Tribuna

fERNANDO ONTAÑÓN

Escritor

Contra el pasado

La nostalgia mal entendida puede devenir en un veneno paralizante que nos impida reaccionar a los estímulos de la vida, convertirnos en meros observadores

Contra el pasado Contra el pasado

Contra el pasado / rosell

Con el paso de los años uno se enfrenta con incredulidad al peso de su propia historia, a la fragilidad de su cada vez más improbable porvenir. Mirar hacia atrás puede convertirse en una dulce trampa: pensar que nuestra verdadera vida ya fue, que el pasado es más real que el latir de los días de este presente inasible. "En mi época" es una expresión corriente entre quienes empiezan a dejar atrás los cuarenta, como si a estas alturas todo el pescado (por continuar con otra expresión popular) ya estuviese vendido. Este conocido fenómeno se produce tanto en la experiencia individual como en la colectiva, ¡Ay, las glorias pasadas de sociedades, naciones e imperios! Existen auténticos profesionales de la agitación de este trastorno. La política está tristemente okupada por este tipo de personajes impetuosos y embaucadores, antes grandilocuentes, ahora a menudo necios y ufanos de su ignorancia. Plagiadores, al fin y al cabo, de las atávicas promesas religiosas, con una única salvedad creativa: en lugar de ofrecernos el premio del más allá, nos amenazan con regresar a una suerte de arcadia fundacional tan ilusoria en su concepción como cualquier paraíso que se precie de serlo en la otra vida. Y es que es más fácil apelar y dejarse llevar por la ilusión de lo permanente que por la trágica fragilidad de la realidad.

Escribe Richard Ford en El periodista deportivo: "Lo que todos queremos en realidad es llegar a ese punto en el que el pasado ya no nos diga nada de nosotros mismos y podamos seguir adelante". De eso se trata, de eso creo que trata también esta confusa perorata, de seguir adelante a pesar de todo y pese a quienes se empeñan cada año en ponernos las cosas más difíciles, todos esos abanderados de la estabulación geográfica y moral, adoradores de pasados sanguinarios, vendedores de odio y oscurantismo. Ya tenemos suficiente carga con nuestra historia personal como para lidiar también con la de tanto pueblo único, grande y libre (los pueblos siempre son muy libres, al parecer; los ciudadanos, luego, ya no tanto). Porque, aquí estamos, los afortunados que seguimos adelante en este 2023, solos de nuevo ante lo que quiera que vaya a depararnos el correr de los días, solos ante todo lo que nos quede por hacer; también ante los precios de los alquileres y de la calefacción, ante los sueldos miserables y los delirios geopolíticos de millonarios aburridos de sí mismos.

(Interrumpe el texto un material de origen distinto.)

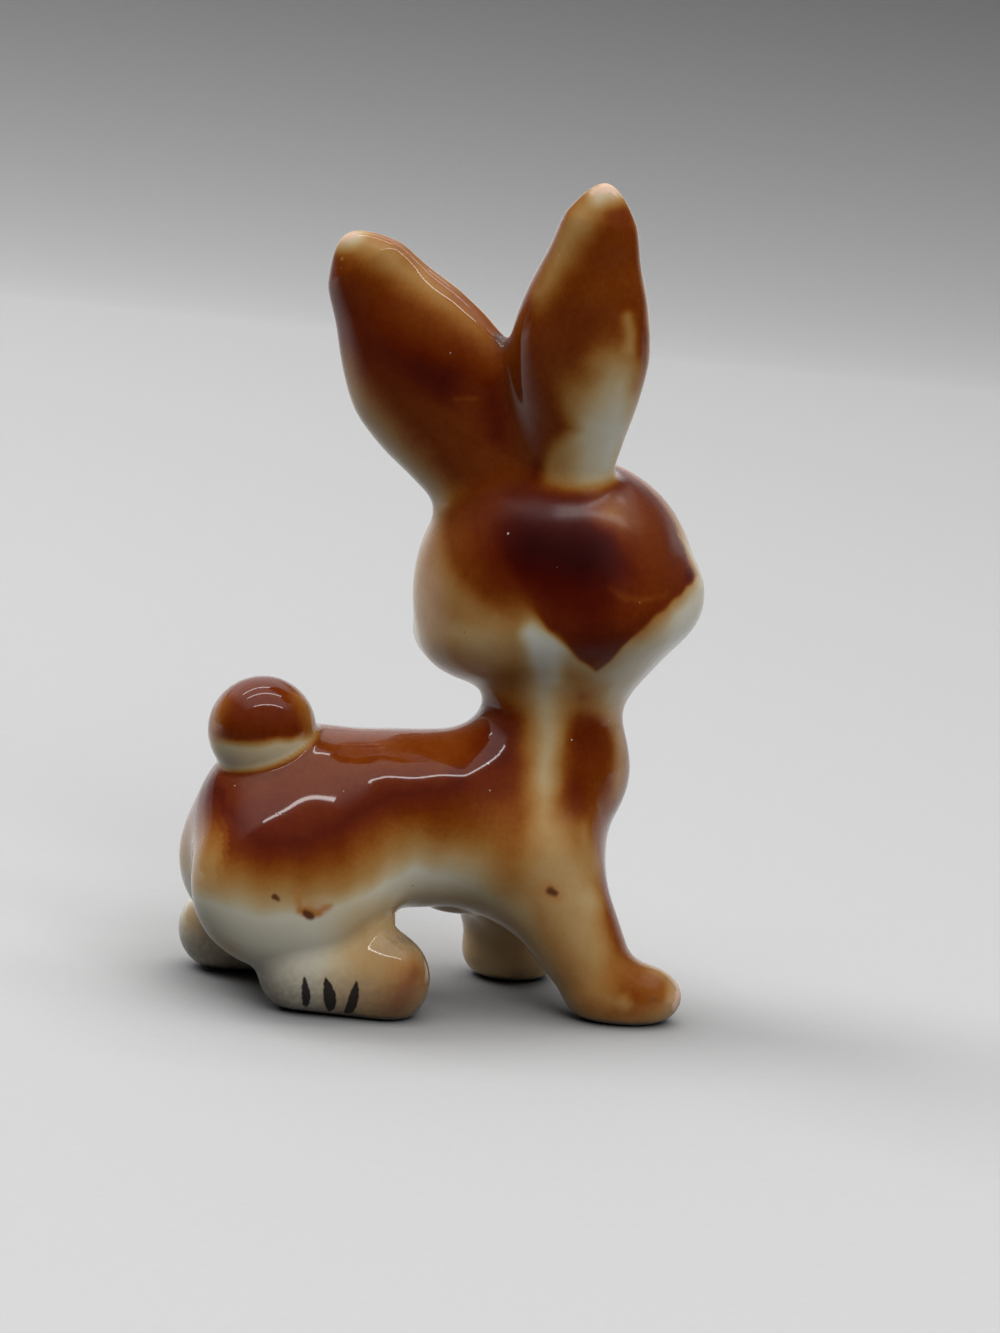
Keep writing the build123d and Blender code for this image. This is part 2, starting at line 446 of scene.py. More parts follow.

Escribe Manuel Vicent en uno de sus artículos que "El tiempo no existe. El tiempo sólo son las cosas que te pasan, por eso pasa tan deprisa cuando a uno ya no le pasa nada". La nostalgia mal entendida puede devenir en un veneno paralizante que nos impida reaccionar a los estímulos de la vida, convertirnos en meros observadores del suceder de las cosas que les pasan a los demás.

Creo sinceramente que mitificar cualquier tiempo pasado es un error de perspectiva, una rendición anticipada. Por supuesto, la vida, en ocasiones, puede darnos una buena paliza, dejarnos para el arrastre, lanzarnos incluso una maldita bomba H. En esos casos, quizá un pasado amable y memorable (quien haya tenido tal suerte) sí podría actuar de bálsamo, una dosis extra de morfina para quien detesta los libros de autoayuda y no tiene otra fe que la de erratas, ya de difícil enmienda.

Con el paso de los años uno debería tratar, por tanto (siguiendo los razonamientos de Ford y Vicent), de encontrar nuevos motivos, o de seguir cultivando los que ya tiene, de forma que pueda ralentizar todo lo posible el paso de ese tiempo "inexistente", pero limitado, que tenemos por delante. Enero es el tiempo de los propósitos, de la página en blanco y los nuevos comienzos, un mes que parece mirar solo hacia el futuro. Ojalá pudiésemos desembarazarnos de todo el nocivo equipaje que traemos con nosotros y encarar los días venideros solo con lo puesto. Empezar, de nuevo, a descubrir la vida o las vidas que todavía nos esperan con el maravillado espíritu de los antiguos exploradores. Vivir en la frescura de un presente recién hecho que nos aleje del vértigo de lo inevitable.

Mucho me temo, sin embargo, que para conseguirlo no nos quedaría más remedio que desconectarnos del mundanal ruido de las noticias políticas y de la cháchara incansable de las redes sociales que, lejos de mostrarnos nuevos horizontes, no dejan de reproducir maneras de un pasado furioso y sombrío. ¿Seremos capaces?